There's either something wrong with the naming, or something wrong with
my mental model of what "COW clearing" is.
> static inline pte_t pte_mkyoung(pte_t pte)
> @@ -348,7 +421,12 @@ static inline pte_t pte_mkyoung(pte_t pte)
>
> static inline pte_t pte_mkwrite(pte_t pte)
> {
> - return pte_set_flags(pte, _PAGE_RW);
> + pte = pte_set_flags(pte, _PAGE_RW);
> +
> + if (pte_dirty(pte))
> + pte = pte_clear_cow(pte);
> +
> + return pte;
> }
Along the same lines as the last few comments, this leaves me wondering
why a pte_dirty() can't also be a "COW PTE".
... <snipping the pmd/pud copies> ...
> #ifdef CONFIG_HAVE_ARCH_SOFT_DIRTY
> diff --git a/arch/x86/include/asm/pgtable_types.h b/arch/x86/include/asm/pgtable_types.h
> index 3781a79b6388..1bfab70ff9ac 100644
> --- a/arch/x86/include/asm/pgtable_types.h
> +++ b/arch/x86/include/asm/pgtable_types.h
> @@ -21,7 +21,8 @@
> #define _PAGE_BIT_SOFTW2 10 /* " */
> #define _PAGE_BIT_SOFTW3 11 /* " */
> #define _PAGE_BIT_PAT_LARGE 12 /* On 2MB or 1GB pages */
> -#define _PAGE_BIT_SOFTW4 58 /* available for programmer */
> +#define _PAGE_BIT_SOFTW4 57 /* available for programmer */
> +#define _PAGE_BIT_SOFTW5 58 /* available for programmer */
> #define _PAGE_BIT_PKEY_BIT0 59 /* Protection Keys, bit 1/4 */
> #define _PAGE_BIT_PKEY_BIT1 60 /* Protection Keys, bit 2/4 */
> #define _PAGE_BIT_PKEY_BIT2 61 /* Protection Keys, bit 3/4 */
> @@ -34,6 +35,15 @@
> #define _PAGE_BIT_SOFT_DIRTY _PAGE_BIT_SOFTW3 /* software dirty tracking */
> #define _PAGE_BIT_DEVMAP _PAGE_BIT_SOFTW4
>
> +/*
> + * Indicates a copy-on-write page.
> + */
> +#ifdef CONFIG_X86_SHADOW_STACK
> +#define _PAGE_BIT_COW _PAGE_BIT_SOFTW5 /* copy-on-write */
> +#else
> +#define _PAGE_BIT_COW 0
> +#endif
> +
> /* If _PAGE_BIT_PRESENT is clear, we use these: */
> /* - if the user mapped it with PROT_NONE; pte_present gives true */
> #define _PAGE_BIT_PROTNONE _PAGE_BIT_GLOBAL
> @@ -115,6 +125,36 @@
> #define _PAGE_DEVMAP (_AT(pteval_t, 0))
> #endif
>
> +/*
> + * The hardware requires shadow stack to be read-only and Dirty.
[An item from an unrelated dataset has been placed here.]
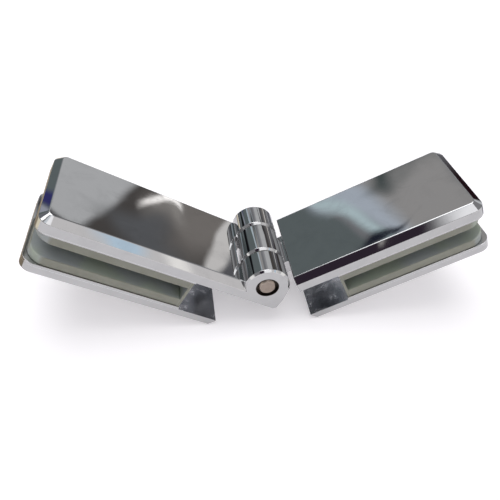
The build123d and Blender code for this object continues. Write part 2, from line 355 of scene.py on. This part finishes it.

> + * _PAGE_COW is a software-only bit used to separate copy-on-write PTEs
> + * from shadow stack PTEs:
> + * (a) A modified, copy-on-write (COW) page: (Write=0, Cow=1)
> + * (b) A R/O page that has been COW'ed: (Write=0, Cow=1)
> + * The user page is in a R/O VMA, and get_user_pages() needs a
> + * writable copy. The page fault handler creates a copy of the page
> + * and sets the new copy's PTE as Write=0, Cow=1.
> + * (c) A shadow stack PTE: (Write=0, Dirty=1)
> + * (d) A shared (copy-on-access) shadow stack PTE: (Write=0, Cow=1)
> + * When a shadow stack page is being shared among processes (this
> + * happens at fork()), its PTE is cleared of _PAGE_DIRTY, so the next
> + * shadow stack access causes a fault, and the page is duplicated and
> + * _PAGE_DIRTY is set again. This is the COW equivalent for shadow
> + * stack pages, even though it's copy-on-access rather than
> + * copy-on-write.
> + * (e) A page where the processor observed a Write=1 PTE, started a write,
> + * set Dirty=1, but then observed a Write=0 PTE (changed by another
> + * thread). That's possible today, but will not happen on processors
> + * that support shadow stack.
This info, again, is great. Let's keep it, but please do reformat it
like the changelog version to make the bit states easier to grok.